By doing this, you can substitute F(n) with (3/2)^(n-1) and F(n-1) with (3/2)^(n-2). And you do some algebra to show that this is less than or equal to (3/2)^n.
Ill try working on it with this in mind.
How is it that I can substitute
F(n-1) with (3/2)^(n-2)?
So my calculator came out with the left side. Can this just get reduced to 3/2+3/2? That wouldn't make much sense to me if that was the case
By doing the base case you prove that the formula holds for the the very first value. Before the induction step, you assume that the formula holds for all values between the base case (in this case 6) and n (6, 7, 8, .. n -1, n) so that you can prove it holds for n+1. Thus you know that it holds for F(n) and F(n-1) (because of your assumption that it is true).
What you have now is that (3/2)^(n-1) + some positive number (because (3/2)^(n-2) is positive for all n) is greater than (3/2)^(n-1) which is true.
you basically have to show that the rate of growth of Fibonacci numbers is higher than 3/2, which is true and easy to prove.( use the fact that Fibonacci numbers are strictly increasing after the first two terms)
show that F_n+1>3/2 F_n
Ah, that makes sense.
How do I have (3/2)^n-1 to start with? Is it the result of the first fraction reduced?

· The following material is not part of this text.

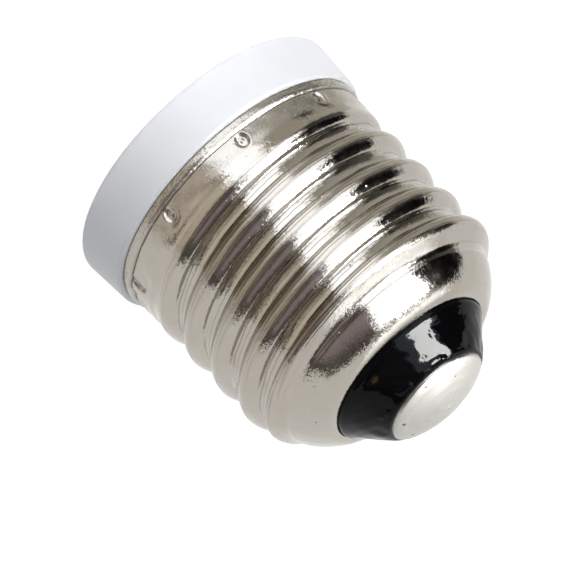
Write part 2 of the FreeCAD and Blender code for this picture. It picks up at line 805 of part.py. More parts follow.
def make_solder_tag():
    body = new_body("solder_tag")
    eye = new_sketch(body, "tag_eye", "XY_Plane", "barrel_height")
    draw_circle(eye, "edge", "0", "0", "tag_radius")
    pad(body, eye, "eye", "tag_sheet")
    tail = new_sketch(body, "tag_tail", "XY_Plane", "barrel_height")
    half = "tag_width / 2"
    draw(tail, [("-tag_length", f"-{half}"), ("0", f"-{half}"), ("0", half), ("-tag_length", half)])
    pad(body, tail, "tail", "tag_sheet")
    hole = new_sketch(body, "tag_hole", "XY_Plane", "barrel_height + tag_sheet")
    draw_circle(hole, "shank", "0", "0", "centre_shank + hole_clearance")
    pocket(body, hole, "tag_hole_cut", "tag_sheet * 1.5")
    return body


# Leads


def bent_wire(name, route, wire):
    """Round wire along straight runs joined by tangent arcs, each as large as its runs allow."""
    turns = list(zip(route, route[1:], route[2:]))
    edges = []
    here = route[0]
    for before, corner, after in turns:
        back = (before - corner).normalize()
        on = (after - corner).normalize()
        half_turn = (math.pi - back.getAngle(on)) / 2
        cut = 0.45 * min((corner - before).Length, (after - corner).Length)
        start = corner + back * cut
        end = corner + on * cut
        bisector = (back + on).normalize()
        radius = cut / math.tan(half_turn)
        middle = corner + bisector * (radius / math.cos(half_turn) - radius)
        edges.append(Part.LineSegment(here, start).toShape())
        edges.append(Part.Arc(start, middle, end).toShape())
        here = end
        print(f"{name}: bend of radius {radius:.2f}")
    edges.append(Part.LineSegment(here, route[-1]).toShape())
    path = Part.Wire(edges)
    section = Part.Wire([Part.Circle(route[0], route[1] - route[0], wire).toShape()])
    feature = doc.addObject("Part::Feature", name)
    feature.Shape = path.makePipeShell([section], True, False)
    feature.Label = name
    return feature


def make_centre_lead():
    wire = value("centre_wire")
    tag_top = value("barrel_height + tag_sheet")
    return bent_wire(
        "centre_lead",
        [
            Vector(-value("centre_lead_start"), 0, tag_top + wire),
            Vector(0, 0, value(f"{GLASS_LEDGE} - eyelet_flange_height - centre_lead_turn")),
            Vector(0, 0, value(SOLDER_FACE)),
        ],
        wire,
    )


def make_side_lead():
    wire = value("side_wire")
    angle = math.radians(value("lead_angle"))
    across = Vector(math.cos(angle), math.sin(angle), 0)
    up = Vector(0, 0, 1)
    start = value("rivet_circle + rivet_head + hole_clearance")
    along_skirt = value("skirt_radius - shell_sheet") - wire
    level = value("barrel_height + side_lift") + wire
    down_barrel = value("barrel_radius + side_gap") + wire
    return bent_wire(
        "side_lead",
        [
            across * start + up * level,
            across * down_barrel + up * level,
            across * down_barrel + up * value(f"{SKIRT_TOP} + side_turn"),
            across * along_skirt + up * value(f"{SKIRT_TOP} - side_enter"),
            across * along_skirt + up * value(f"{NOTCH_FLOOR} + side_end"),
        ],
        wire,
    )


PARTS = [
    make_outer_screw_shell(),
    make_glass_insulator(),
    make_end_contact(),
    make_socket_housing(),
    make_inner_screw_shell(),
    make_centre_contact_spring(),
    make_centre_rivet(),
    make_solder_tag(),
    make_shell_rivets(),
    make_centre_lead(),
    make_side_lead(),
]

doc.recompute()

for item in doc.Objects:
    if {"Invalid", "Error"} & set(item.State):
        raise ValueError(f"{item.Label} did not build: {item.State}")

os.makedirs("parts", exist_ok=True)
for part in PARTS:
    if part.Shape.isNull() or not part.Shape.isValid():
        raise ValueError(f"{part.Label} is not a valid solid")
    part.Shape.exportStep(f"parts/{part.Label}.step")
    box = part.Shape.BoundBox
    print(f"{part.Label}: {part.Shape.Volume:.1f} mm3, z {box.ZMin:.2f} to {box.ZMax:.2f}")
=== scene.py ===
import math

import bpy
import numpy as np
from mathutils import Matrix, Vector


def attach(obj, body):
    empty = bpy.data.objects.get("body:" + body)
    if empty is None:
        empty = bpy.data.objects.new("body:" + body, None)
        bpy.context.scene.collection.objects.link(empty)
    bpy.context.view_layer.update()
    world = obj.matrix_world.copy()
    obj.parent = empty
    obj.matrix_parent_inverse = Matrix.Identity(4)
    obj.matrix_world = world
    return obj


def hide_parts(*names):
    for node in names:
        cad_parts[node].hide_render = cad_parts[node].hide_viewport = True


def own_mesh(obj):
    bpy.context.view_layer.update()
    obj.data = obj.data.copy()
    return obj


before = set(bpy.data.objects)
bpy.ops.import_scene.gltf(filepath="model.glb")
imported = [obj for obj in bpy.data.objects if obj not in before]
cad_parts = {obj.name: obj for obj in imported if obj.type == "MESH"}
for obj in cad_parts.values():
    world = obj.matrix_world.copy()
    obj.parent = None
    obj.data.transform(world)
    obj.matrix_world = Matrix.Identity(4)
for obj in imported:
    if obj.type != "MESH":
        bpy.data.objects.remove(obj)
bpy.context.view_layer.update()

MM = 0.001


# Outer screw shell: one thin sleeve of nickel plated brass. It is rolled to the lamp thread, drawn
# in over the glass as a shoulder with a small lip, and punched round its skirt into a groove of
# the white moulding, which leaves a ring of stake marks.

SHELL_SHEET = 0.25
RIM_RADIUS = 13.18
RIM_FOOT = 5.0
RIM_LIFT = 0.04
RIM_FADE = 0.5
RIM_TOP = 6.0
RIM_SWAGE = 0.35
SCORE_LEVEL = 5.95
SCORE_HALF = 0.12
SCORE_DEPTH = 0.06
SKIRT_RADIUS = 12.95
SKIRT_TOP = 8.2
THREAD_PITCH = 3.629
THREAD_CREST = 13.05
THREAD_ROOT = 12.05
THREAD_RUN = 2.1
THREAD_PHASE = 9.98
SHOULDER_START = 23.2
SHOULDER_FOOT = 25.0
SHOULDER_ARC = 6.9
SHOULDER_CENTRE = (5.37, 21.57)
LIP_START = 9.3
LIP_ROLL = 1.83
LIP_RADIUS = 8.1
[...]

Yes. (3/2)^n-1 is equal to (3^n-1)/(2^n-1)
How do I know that (3/2)^(n-2) is positive for all n?
Does this prove it then? I'm still confused
F(n+2)=F(n+1) + F(n) >= (1+3/2) * (3/2)^(n-1)

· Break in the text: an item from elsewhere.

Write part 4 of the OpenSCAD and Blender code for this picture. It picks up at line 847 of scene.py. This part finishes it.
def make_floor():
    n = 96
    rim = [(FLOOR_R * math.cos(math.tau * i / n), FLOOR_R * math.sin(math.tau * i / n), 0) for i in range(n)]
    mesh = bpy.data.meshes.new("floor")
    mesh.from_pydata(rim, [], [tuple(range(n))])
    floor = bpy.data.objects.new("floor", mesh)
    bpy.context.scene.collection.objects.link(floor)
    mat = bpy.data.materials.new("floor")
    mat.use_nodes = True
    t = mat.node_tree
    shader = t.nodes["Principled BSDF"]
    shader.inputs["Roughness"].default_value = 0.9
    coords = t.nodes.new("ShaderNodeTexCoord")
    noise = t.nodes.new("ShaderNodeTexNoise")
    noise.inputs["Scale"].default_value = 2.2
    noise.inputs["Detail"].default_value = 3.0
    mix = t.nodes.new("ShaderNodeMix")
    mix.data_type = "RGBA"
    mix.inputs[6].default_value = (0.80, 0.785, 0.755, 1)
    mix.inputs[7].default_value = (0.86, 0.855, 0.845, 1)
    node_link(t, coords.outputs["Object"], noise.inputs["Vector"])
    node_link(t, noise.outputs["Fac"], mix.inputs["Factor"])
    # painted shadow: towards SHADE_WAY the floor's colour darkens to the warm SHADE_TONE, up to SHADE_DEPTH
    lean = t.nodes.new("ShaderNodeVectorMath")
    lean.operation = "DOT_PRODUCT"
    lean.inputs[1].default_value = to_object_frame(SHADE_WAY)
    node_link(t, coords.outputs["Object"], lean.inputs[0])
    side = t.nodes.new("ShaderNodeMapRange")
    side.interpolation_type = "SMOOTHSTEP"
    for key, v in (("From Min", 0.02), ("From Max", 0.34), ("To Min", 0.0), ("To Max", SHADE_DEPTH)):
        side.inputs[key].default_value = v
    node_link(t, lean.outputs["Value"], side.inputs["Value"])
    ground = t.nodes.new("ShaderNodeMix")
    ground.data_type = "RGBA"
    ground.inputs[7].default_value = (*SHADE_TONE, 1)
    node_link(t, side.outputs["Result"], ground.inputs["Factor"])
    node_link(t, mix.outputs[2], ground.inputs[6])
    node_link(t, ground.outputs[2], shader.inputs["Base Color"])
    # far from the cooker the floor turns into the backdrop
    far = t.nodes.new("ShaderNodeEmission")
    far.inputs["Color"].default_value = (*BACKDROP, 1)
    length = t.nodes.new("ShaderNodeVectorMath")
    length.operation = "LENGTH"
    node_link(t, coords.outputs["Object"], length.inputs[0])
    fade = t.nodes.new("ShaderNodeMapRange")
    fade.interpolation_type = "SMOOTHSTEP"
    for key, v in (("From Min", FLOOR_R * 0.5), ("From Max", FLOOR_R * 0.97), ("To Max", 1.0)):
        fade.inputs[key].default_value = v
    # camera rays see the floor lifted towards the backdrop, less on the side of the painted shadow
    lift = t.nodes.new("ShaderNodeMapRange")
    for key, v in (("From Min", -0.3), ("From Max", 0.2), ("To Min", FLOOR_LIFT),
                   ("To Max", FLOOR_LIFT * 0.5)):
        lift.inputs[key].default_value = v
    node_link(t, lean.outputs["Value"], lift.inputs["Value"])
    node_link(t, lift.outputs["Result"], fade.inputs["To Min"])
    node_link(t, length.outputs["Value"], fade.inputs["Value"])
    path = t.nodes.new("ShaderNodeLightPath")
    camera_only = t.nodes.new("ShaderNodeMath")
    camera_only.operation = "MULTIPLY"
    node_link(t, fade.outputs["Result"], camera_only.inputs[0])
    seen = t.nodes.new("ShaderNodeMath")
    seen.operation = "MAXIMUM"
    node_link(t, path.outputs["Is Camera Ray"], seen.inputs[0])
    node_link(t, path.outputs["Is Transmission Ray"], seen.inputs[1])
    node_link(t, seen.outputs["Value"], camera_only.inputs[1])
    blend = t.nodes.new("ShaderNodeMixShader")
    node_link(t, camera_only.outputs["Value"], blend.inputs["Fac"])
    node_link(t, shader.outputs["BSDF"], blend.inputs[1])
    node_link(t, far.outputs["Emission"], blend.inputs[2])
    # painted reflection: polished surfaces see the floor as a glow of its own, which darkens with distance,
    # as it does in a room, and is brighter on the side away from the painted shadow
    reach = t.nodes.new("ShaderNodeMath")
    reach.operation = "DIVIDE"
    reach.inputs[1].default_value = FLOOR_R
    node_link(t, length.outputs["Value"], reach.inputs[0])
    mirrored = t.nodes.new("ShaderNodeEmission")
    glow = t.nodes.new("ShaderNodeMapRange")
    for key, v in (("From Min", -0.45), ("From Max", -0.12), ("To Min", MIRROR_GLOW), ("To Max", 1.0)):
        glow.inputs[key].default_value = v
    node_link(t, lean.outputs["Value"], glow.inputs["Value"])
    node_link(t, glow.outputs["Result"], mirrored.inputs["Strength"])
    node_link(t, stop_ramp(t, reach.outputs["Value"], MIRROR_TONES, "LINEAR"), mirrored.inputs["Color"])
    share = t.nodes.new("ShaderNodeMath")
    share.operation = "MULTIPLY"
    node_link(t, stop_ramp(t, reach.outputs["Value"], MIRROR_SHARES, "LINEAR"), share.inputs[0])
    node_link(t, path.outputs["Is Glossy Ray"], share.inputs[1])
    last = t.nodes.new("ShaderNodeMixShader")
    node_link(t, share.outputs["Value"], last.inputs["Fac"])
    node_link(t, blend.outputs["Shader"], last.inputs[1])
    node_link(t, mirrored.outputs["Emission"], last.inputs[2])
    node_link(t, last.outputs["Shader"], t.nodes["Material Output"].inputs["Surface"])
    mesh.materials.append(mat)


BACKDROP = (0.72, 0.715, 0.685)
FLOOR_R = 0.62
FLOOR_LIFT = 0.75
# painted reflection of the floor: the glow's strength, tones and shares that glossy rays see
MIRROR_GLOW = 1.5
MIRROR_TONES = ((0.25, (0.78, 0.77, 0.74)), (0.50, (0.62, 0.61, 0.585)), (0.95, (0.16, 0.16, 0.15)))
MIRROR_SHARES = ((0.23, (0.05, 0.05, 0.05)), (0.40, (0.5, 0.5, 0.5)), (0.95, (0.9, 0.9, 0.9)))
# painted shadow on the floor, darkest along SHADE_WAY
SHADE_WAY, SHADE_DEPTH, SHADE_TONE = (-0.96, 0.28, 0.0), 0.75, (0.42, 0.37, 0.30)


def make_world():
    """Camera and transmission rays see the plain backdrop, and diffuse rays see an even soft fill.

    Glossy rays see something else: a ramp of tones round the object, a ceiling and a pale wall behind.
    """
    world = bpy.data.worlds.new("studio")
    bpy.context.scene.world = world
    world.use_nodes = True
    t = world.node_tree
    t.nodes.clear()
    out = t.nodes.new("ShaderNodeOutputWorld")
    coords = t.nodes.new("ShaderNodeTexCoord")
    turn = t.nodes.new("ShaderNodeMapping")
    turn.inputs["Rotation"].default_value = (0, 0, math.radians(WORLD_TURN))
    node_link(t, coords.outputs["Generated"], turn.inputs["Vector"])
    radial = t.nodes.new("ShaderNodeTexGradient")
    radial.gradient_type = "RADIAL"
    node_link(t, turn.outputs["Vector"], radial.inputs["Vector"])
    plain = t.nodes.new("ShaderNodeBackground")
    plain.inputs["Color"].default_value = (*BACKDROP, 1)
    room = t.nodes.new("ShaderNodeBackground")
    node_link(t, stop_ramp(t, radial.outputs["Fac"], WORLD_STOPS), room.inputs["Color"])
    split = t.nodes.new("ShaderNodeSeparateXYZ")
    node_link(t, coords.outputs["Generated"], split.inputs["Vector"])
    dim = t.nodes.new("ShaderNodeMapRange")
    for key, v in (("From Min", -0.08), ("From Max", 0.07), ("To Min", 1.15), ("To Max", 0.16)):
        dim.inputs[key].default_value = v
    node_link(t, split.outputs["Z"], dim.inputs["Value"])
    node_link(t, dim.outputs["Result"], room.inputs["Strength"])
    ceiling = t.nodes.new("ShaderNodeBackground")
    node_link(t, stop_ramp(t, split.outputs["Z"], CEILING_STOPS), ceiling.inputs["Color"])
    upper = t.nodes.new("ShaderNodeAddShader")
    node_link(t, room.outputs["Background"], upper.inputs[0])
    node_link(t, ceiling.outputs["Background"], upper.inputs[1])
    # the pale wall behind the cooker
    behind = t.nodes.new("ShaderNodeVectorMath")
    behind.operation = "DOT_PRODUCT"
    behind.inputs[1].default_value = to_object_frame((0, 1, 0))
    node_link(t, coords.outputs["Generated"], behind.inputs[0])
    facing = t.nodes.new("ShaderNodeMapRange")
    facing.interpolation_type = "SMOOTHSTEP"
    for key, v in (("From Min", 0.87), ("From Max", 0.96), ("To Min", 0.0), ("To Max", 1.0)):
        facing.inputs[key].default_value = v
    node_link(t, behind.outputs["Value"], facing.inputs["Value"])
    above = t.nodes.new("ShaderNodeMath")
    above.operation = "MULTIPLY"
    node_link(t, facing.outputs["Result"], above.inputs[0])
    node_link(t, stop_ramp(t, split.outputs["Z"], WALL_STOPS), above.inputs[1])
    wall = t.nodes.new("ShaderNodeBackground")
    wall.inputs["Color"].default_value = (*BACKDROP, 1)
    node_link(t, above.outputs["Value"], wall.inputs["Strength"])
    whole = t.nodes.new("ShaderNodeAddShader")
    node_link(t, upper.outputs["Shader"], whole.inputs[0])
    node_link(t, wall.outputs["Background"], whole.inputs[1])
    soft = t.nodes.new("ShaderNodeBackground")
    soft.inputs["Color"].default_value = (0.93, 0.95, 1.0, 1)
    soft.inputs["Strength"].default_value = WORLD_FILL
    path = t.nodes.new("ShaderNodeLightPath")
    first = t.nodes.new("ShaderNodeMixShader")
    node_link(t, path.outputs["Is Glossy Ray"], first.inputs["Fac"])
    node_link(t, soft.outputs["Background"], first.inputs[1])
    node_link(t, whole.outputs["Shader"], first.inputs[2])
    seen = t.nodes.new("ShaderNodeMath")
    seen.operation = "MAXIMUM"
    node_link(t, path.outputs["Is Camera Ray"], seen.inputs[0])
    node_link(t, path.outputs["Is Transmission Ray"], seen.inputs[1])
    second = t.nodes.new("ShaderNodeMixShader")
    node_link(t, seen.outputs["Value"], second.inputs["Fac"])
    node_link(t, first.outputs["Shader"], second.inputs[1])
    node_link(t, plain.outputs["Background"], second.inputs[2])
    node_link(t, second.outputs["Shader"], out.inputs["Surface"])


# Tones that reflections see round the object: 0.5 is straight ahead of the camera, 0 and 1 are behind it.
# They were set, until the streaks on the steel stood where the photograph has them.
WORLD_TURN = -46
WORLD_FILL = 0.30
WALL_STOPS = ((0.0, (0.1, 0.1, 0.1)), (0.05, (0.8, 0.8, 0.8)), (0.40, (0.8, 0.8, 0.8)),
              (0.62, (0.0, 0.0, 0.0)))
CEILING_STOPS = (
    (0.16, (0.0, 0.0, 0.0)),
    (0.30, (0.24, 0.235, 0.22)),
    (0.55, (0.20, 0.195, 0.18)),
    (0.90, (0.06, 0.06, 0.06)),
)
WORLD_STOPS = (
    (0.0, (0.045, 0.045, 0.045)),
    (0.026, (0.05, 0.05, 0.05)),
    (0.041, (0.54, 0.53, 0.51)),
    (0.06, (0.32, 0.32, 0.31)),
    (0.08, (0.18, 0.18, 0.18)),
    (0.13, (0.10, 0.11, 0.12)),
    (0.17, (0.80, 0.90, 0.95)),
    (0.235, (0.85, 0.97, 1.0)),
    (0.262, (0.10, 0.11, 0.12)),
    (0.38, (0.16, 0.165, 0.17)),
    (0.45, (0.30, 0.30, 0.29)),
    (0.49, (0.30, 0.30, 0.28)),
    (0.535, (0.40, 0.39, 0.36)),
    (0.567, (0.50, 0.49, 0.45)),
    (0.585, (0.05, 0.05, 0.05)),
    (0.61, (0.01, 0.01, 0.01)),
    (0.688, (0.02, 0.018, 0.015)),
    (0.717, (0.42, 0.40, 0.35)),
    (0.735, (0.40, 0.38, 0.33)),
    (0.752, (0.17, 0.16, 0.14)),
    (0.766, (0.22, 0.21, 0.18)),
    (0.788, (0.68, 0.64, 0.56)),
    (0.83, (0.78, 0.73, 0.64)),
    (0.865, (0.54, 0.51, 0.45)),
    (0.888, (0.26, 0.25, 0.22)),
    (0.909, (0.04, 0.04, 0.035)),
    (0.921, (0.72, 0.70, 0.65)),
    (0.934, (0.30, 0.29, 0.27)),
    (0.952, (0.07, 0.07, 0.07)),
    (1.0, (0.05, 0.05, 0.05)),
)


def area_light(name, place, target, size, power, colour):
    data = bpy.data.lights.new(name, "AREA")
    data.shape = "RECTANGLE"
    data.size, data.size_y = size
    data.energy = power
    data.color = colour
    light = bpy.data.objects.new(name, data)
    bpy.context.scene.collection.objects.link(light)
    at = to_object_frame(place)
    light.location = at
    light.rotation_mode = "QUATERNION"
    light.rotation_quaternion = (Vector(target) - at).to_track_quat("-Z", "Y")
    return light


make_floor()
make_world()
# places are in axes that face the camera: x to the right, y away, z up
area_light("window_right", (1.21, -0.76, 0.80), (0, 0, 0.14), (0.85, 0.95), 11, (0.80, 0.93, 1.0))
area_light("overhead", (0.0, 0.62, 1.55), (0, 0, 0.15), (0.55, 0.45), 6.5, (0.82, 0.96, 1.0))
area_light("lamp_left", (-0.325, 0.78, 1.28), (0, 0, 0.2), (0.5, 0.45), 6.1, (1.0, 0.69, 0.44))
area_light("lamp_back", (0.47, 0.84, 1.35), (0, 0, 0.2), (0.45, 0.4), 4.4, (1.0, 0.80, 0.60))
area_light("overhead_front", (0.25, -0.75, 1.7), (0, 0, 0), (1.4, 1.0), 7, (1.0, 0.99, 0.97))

= (10/4)(3/2)^(n-1) >= (9/4)(3/2)^(n-1) ....
I was looking at the wrong things so ignore that post I had above.
Now that you have the fractions, you can pull out (3/2)^n from both leaving you with (3/2)^n * ( (3/2)^-1 + (3/2)^-2) >= (3/2)^n.

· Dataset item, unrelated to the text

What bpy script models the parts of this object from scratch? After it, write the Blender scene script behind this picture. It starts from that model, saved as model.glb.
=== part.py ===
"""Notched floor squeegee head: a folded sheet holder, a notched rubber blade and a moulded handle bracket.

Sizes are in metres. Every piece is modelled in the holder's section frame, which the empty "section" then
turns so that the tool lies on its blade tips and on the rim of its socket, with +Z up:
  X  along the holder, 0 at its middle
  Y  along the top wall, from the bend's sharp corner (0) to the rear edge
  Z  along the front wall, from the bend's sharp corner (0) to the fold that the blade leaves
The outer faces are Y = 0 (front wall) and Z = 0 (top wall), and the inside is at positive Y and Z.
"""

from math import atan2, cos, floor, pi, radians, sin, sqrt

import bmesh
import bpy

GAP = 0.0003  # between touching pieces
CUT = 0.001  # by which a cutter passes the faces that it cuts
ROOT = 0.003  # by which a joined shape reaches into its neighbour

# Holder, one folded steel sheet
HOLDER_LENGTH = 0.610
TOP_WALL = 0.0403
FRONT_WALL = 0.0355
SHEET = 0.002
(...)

This should be correct and true unless I'm going full retard right now.
This just seem to make it more complex to me, when the equation becomes even longer. I'm not sure how to conclude this proof
forgot the extra parentheses, it's added now though
The right hand side should be (3/2)^n. And from there you know that (3/2)^-1 + (3/2)^-2 is positive (you can find the exact value if you want) thus that positive number * (3/2)^n is greater than (3/2)^n.
I got confused because in some of your pictures the right hand side changed when it should just remain (3/2)^n as we are doing nothing to change it.
Ahh right, it's clearer now.
Yeah I know, I made mistakes in some of those pictures, which also confused me lol.
Though, doesn't the right hand side needs to be (3/2)^n-1 in the end, or doesn't it matter since
(3/2)^n > (3/2)^n-1?
Originally in the base case you proved F(n) >= (3/2)^n-1. After that you wanted to prove the n+1 case so F(n+1) >= (3/2)^n so the right hand side should be (3/2)^n. Anyways I have to go so good luck with figuring it out hopefully I was at least a little helpful.
You were really helpful. Thank you very much for the time